We often focus on the big, noticeable aspects of our lives, neglecting the smaller, yet crucial elements. Just like in physical health, where neglecting small muscles can lead to imbalance, life too demands attention to the finer details.
Take, for example, the way we celebrate and reward. Big parties, lavish gifts, extravagant vacations – these are all great, but they shouldn’t overshadow the smaller, yet significant moments. The conversations around a dinner table, being there for someone in quiet times, assisting with homework, or just being a source of comfort – these ‘small muscles’ of life are just as important.

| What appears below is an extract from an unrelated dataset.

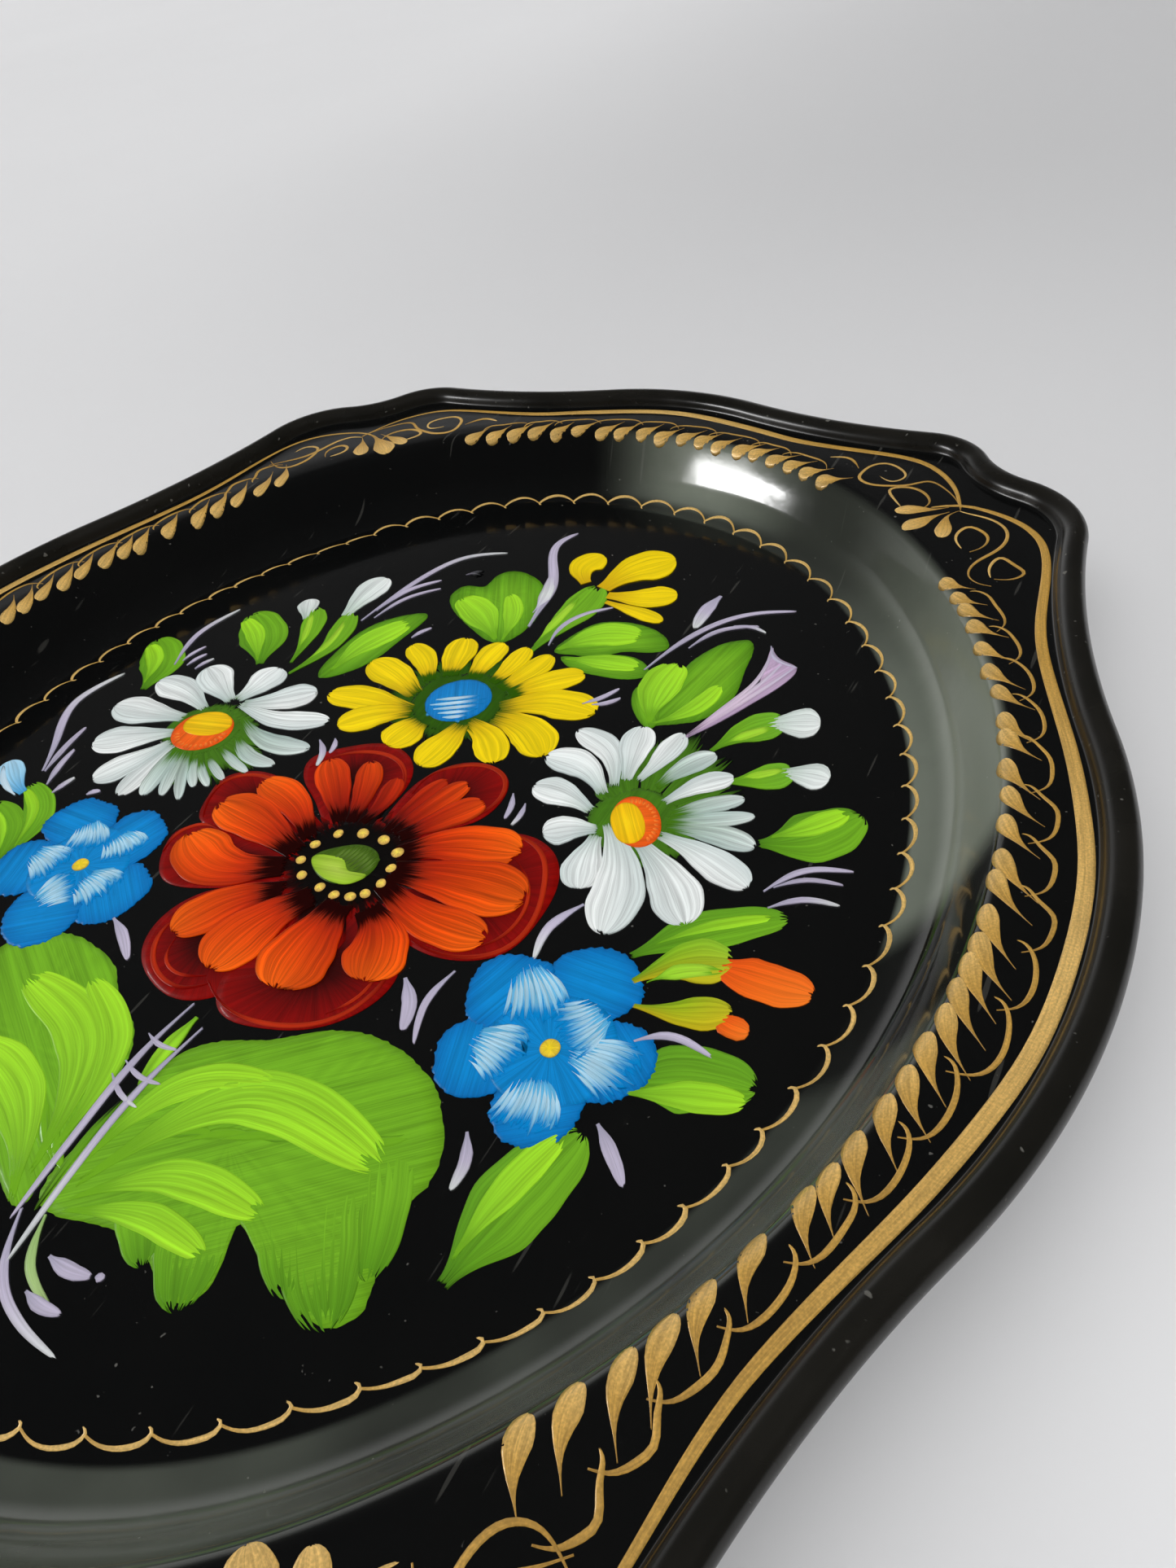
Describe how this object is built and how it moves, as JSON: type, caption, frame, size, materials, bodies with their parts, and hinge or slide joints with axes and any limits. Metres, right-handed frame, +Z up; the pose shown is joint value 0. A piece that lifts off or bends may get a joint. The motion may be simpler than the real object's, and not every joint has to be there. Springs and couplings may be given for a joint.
{
  "type": "zhostovo painted tray",
  "caption": "Oval metal serving tray with a figured rolled rim, raised flange, black lacquer, a hand-painted bouquet and a gold brushed border.",
  "frame": {"origin": "centre of the tray on the plane of its underside, on which it rests", "axes": "+Y along the longer axis towards the top of the bouquet, +X to the bouquet's right, +Z up out of the well"},
  "size_m": [0.2962, 0.3289, 0.0211],
  "materials": {
    "black_lacquer": "black baked lacquer, high gloss, fine scratches from use",
    "steel_wire": "plain drawn steel wire, hidden inside the rolled rim",
    "gold_paint": "gold powder in varnish, brushed lines and drops, slightly worn",
    "poppy_red": "orange-red oil paint over dark red glaze, visible brush hairs",
    "yellow_paint": "yellow oil paint, visible brush hairs",
    "white_paint": "white oil paint thinning to grey-green, visible brush hairs",
    "blue_paint": "blue oil paint with pale blue hatching",
    "orange_paint": "orange oil paint",
    "heart_yellow": "yellow and orange oil paint",
    "pod_green": "green oil paint with dark hatching",
    "leaf_green": "green oil paint with light green strokes",
    "lilac_paint": "thin lilac-white liner strokes"
  },
  "bodies": {
    "root": {"tray_body": "black_lacquer", "rim_wire": "steel_wire", "scallop_ring": "gold_paint", "rim_gold_line": "gold_paint", "gold_drops": "gold_paint", "yellow_daisy_heart": "blue_paint", "yellow_daisy": "yellow_paint", "poppy_pod": "pod_green", "white_daisy_heart_left": "heart_yellow", "white_daisy_left": "white_paint", "white_daisy_heart_right": "heart_yellow", "white_daisy_right": "white_paint", "poppy": "poppy_red", "blue_flower_heart_left": "yellow_paint", "blue_flower_left": "blue_paint", "blue_flower_heart_right": "yellow_paint", "blue_flower_right": "blue_paint", "yellow_bud": "yellow_paint", "white_buds": "white_paint", "orange_buds": "orange_paint", "blue_bud": "blue_paint", "large_leaves": "leaf_green", "small_leaves": "leaf_green", "light_strokes": "lilac_paint"}
  },
  "joints": []
}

A client once shared her experience with a previous employer who threw expensive parties and gave generous bonuses but was hardly present or engaged with the staff on a day-to-day basis. She eventually moved to a job with less glamorous perks but a fantastic day-to-day culture where her boss was actively involved. She described her new job as feeling “balanced” and that balance is invaluable.
It’s about the ‘and’, not the ‘or’.
Both the big and the small aspects matter, and we must devote time to strengthening them both. As I drove home, I got curious about areas in my life where the ‘small muscles’ might be weaker. I arrived in my driveway with a list and action plan ready to go.
And with this post written, I’m off to do those physical therapy exercises – and afterward, to attend to those smaller, yet equally important aspects of my life.
Consider getting curious about which ‘small muscles’ in our lives need a little more attention to create that balance we all deserve.
February 1, 2024: Snow Day Business
This email popped up in my inbox today.
This is what an email from a boss can look like.
When you build a team of leaders, you build a level of trust that allows for the freedom to do things differently.
My dad has run a lab since I was 18 months old, and in that time has also run graduate programs and taught thousands of medical students. And in that time I have watched him set the bar of what an employer/employee relationship can look like and how to not just teach but be a mentor as well.
It’s a bar I hold others against when it comes to treating employees as humans, as people worthy of respect and the benefit of doubt when mistakes are made.
I have grown up witnessing my dad run a very successful lab while still making time for weekly sand volleyball games a priority, and never letting having fun be seen as a negative but instead, always encouraged.
This is the type of email that can be sent out to employees before a snow storm. Where their safety matters more than productivity.
** Also as the wife of a firefighter, I understand that the ability to stay home due to weather doesn’t apply to all professions, and some employers even if they wanted to can’t give employees a day off. I originally stated that others at the same university were told they had to come in regardless. I wasn’t referring to essential healthcare workers but I understand that is how some interpreted it. Thank you to those who let me know so I could clarify my intention.